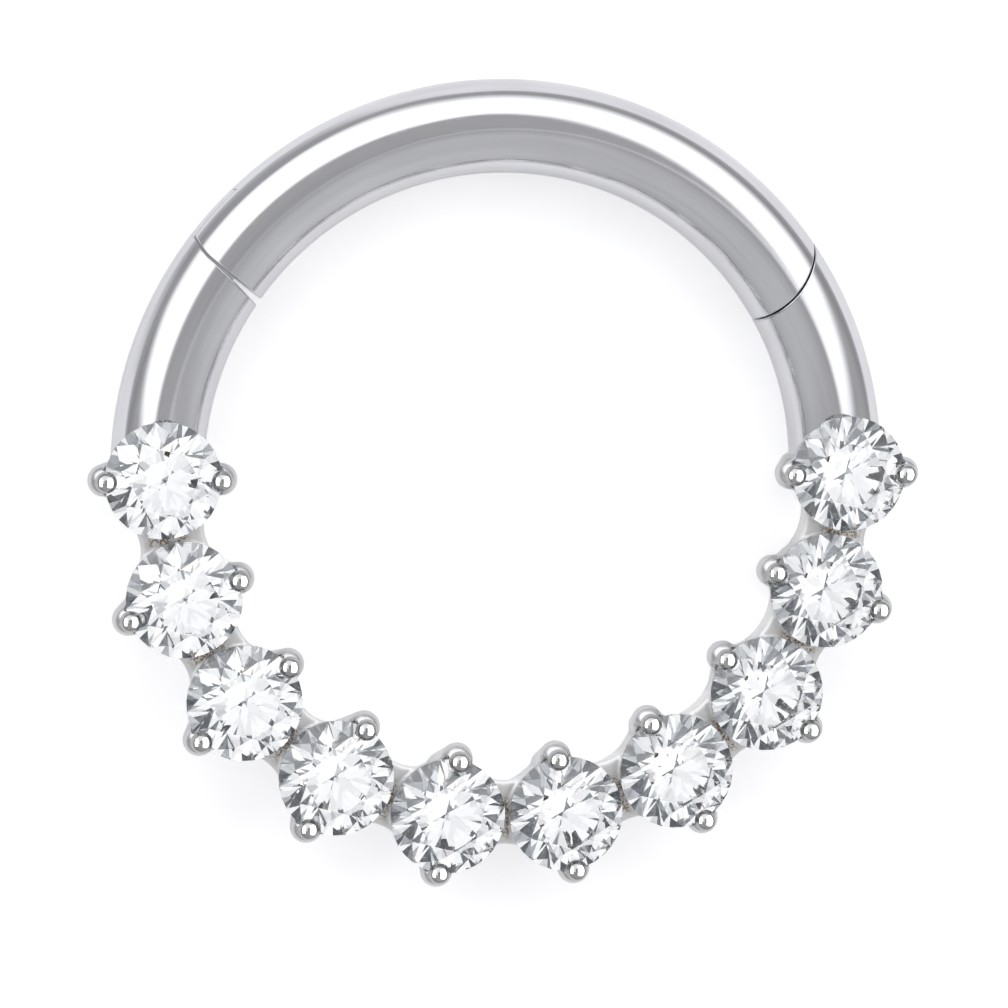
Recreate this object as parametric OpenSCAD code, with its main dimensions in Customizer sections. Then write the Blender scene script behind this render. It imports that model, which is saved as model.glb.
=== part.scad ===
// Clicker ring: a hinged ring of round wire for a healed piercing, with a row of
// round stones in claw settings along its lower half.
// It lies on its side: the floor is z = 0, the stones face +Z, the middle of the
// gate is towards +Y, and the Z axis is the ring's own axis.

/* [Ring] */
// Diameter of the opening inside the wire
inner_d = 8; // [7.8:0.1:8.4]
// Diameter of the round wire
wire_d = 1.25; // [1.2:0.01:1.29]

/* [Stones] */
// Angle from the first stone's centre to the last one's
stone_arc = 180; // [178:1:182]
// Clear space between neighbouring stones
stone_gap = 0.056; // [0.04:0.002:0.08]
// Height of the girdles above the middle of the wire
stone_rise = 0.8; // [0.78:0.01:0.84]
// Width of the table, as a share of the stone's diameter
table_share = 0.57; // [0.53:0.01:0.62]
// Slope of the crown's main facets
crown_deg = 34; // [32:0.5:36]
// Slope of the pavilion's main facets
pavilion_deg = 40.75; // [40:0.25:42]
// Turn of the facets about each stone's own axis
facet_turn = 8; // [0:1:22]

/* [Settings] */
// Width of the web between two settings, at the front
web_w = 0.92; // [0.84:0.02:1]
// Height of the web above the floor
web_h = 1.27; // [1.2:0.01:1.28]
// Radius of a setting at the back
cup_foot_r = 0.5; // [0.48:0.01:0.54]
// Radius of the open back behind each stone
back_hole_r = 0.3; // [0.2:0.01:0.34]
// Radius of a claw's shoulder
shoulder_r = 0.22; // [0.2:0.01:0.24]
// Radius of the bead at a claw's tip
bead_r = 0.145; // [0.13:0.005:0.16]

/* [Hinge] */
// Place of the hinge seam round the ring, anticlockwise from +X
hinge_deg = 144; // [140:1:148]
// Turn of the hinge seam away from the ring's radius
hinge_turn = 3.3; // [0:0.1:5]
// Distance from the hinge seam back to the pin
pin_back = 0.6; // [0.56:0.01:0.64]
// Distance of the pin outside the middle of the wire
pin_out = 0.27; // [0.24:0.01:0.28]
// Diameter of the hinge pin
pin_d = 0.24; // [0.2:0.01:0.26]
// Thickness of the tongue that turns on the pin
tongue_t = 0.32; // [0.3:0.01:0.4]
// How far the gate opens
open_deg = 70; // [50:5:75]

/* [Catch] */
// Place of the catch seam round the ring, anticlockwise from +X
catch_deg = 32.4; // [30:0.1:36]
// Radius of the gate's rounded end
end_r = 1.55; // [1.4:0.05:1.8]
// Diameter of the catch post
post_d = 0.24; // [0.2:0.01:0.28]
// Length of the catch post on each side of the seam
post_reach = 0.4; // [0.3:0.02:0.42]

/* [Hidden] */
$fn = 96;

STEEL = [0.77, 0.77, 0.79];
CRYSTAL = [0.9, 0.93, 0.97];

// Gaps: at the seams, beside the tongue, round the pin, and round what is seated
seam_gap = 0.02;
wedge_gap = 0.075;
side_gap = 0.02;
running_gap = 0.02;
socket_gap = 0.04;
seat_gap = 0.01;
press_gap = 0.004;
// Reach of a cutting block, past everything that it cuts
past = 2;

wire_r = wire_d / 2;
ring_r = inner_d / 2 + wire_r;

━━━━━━

**SET TASK:**
Restate the whole listing exactly.

**TASK RESULT:**
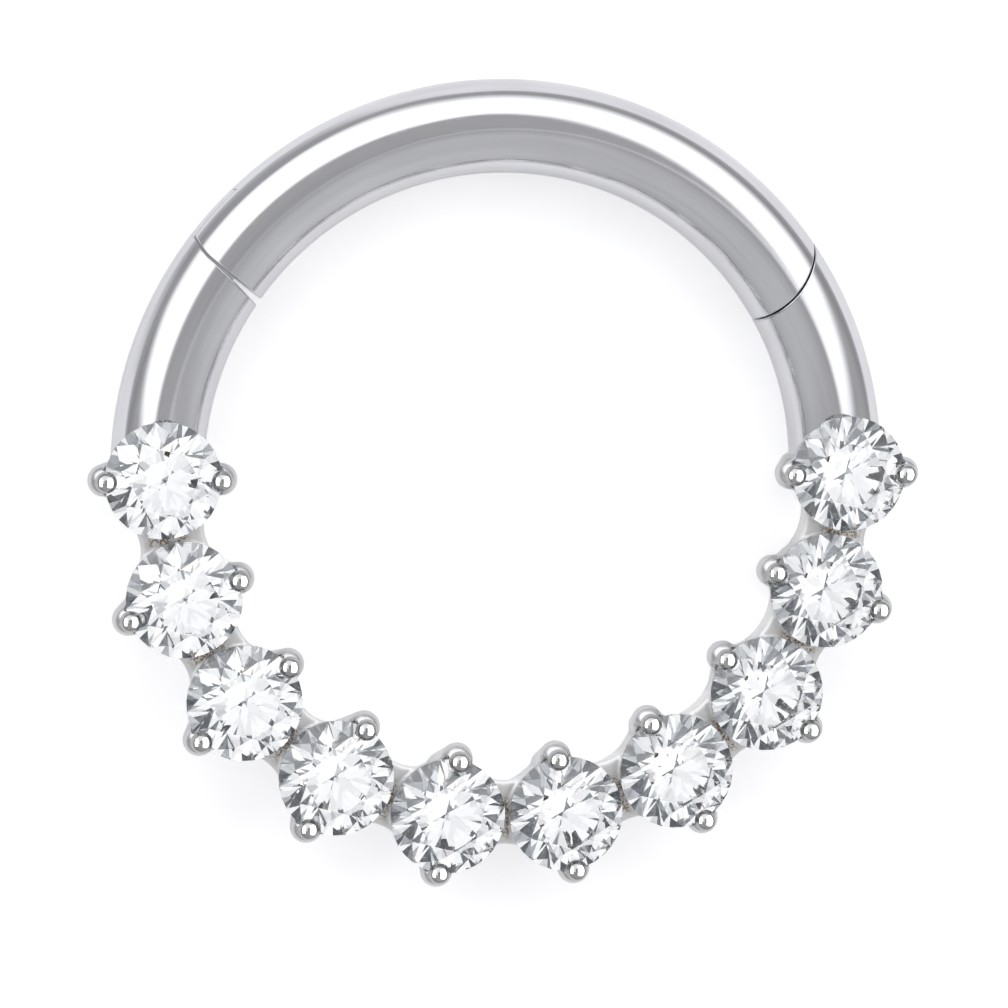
Recreate this object as parametric OpenSCAD code, with its main dimensions in Customizer sections. Then write the Blender scene script behind this render. It imports that model, which is saved as model.glb.
=== part.scad ===
// Clicker ring: a hinged ring of round wire for a healed piercing, with a row of
// round stones in claw settings along its lower half.
// It lies on its side: the floor is z = 0, the stones face +Z, the middle of the
// gate is towards +Y, and the Z axis is the ring's own axis.

/* [Ring] */
// Diameter of the opening inside the wire
inner_d = 8; // [7.8:0.1:8.4]
// Diameter of the round wire
wire_d = 1.25; // [1.2:0.01:1.29]

/* [Stones] */
// Angle from the first stone's centre to the last one's
stone_arc = 180; // [178:1:182]
// Clear space between neighbouring stones
stone_gap = 0.056; // [0.04:0.002:0.08]
// Height of the girdles above the middle of the wire
stone_rise = 0.8; // [0.78:0.01:0.84]
// Width of the table, as a share of the stone's diameter
table_share = 0.57; // [0.53:0.01:0.62]
// Slope of the crown's main facets
crown_deg = 34; // [32:0.5:36]
// Slope of the pavilion's main facets
pavilion_deg = 40.75; // [40:0.25:42]
// Turn of the facets about each stone's own axis
facet_turn = 8; // [0:1:22]

/* [Settings] */
// Width of the web between two settings, at the front
web_w = 0.92; // [0.84:0.02:1]
// Height of the web above the floor
web_h = 1.27; // [1.2:0.01:1.28]
// Radius of a setting at the back
cup_foot_r = 0.5; // [0.48:0.01:0.54]
// Radius of the open back behind each stone
back_hole_r = 0.3; // [0.2:0.01:0.34]
// Radius of a claw's shoulder
shoulder_r = 0.22; // [0.2:0.01:0.24]
// Radius of the bead at a claw's tip
bead_r = 0.145; // [0.13:0.005:0.16]

/* [Hinge] */
// Place of the hinge seam round the ring, anticlockwise from +X
hinge_deg = 144; // [140:1:148]
// Turn of the hinge seam away from the ring's radius
hinge_turn = 3.3; // [0:0.1:5]
// Distance from the hinge seam back to the pin
pin_back = 0.6; // [0.56:0.01:0.64]
// Distance of the pin outside the middle of the wire
pin_out = 0.27; // [0.24:0.01:0.28]
// Diameter of the hinge pin
pin_d = 0.24; // [0.2:0.01:0.26]
// Thickness of the tongue that turns on the pin
tongue_t = 0.32; // [0.3:0.01:0.4]
// How far the gate opens
open_deg = 70; // [50:5:75]

/* [Catch] */
// Place of the catch seam round the ring, anticlockwise from +X
catch_deg = 32.4; // [30:0.1:36]
// Radius of the gate's rounded end
end_r = 1.55; // [1.4:0.05:1.8]
// Diameter of the catch post
post_d = 0.24; // [0.2:0.01:0.28]
// Length of the catch post on each side of the seam
post_reach = 0.4; // [0.3:0.02:0.42]

/* [Hidden] */
$fn = 96;

STEEL = [0.77, 0.77, 0.79];
CRYSTAL = [0.9, 0.93, 0.97];

// Gaps: at the seams, beside the tongue, round the pin, and round what is seated
seam_gap = 0.02;
wedge_gap = 0.075;
side_gap = 0.02;
running_gap = 0.02;
socket_gap = 0.04;
seat_gap = 0.01;
press_gap = 0.004;
// Reach of a cutting block, past everything that it cuts
past = 2;

wire_r = wire_d / 2;
ring_r = inner_d / 2 + wire_r;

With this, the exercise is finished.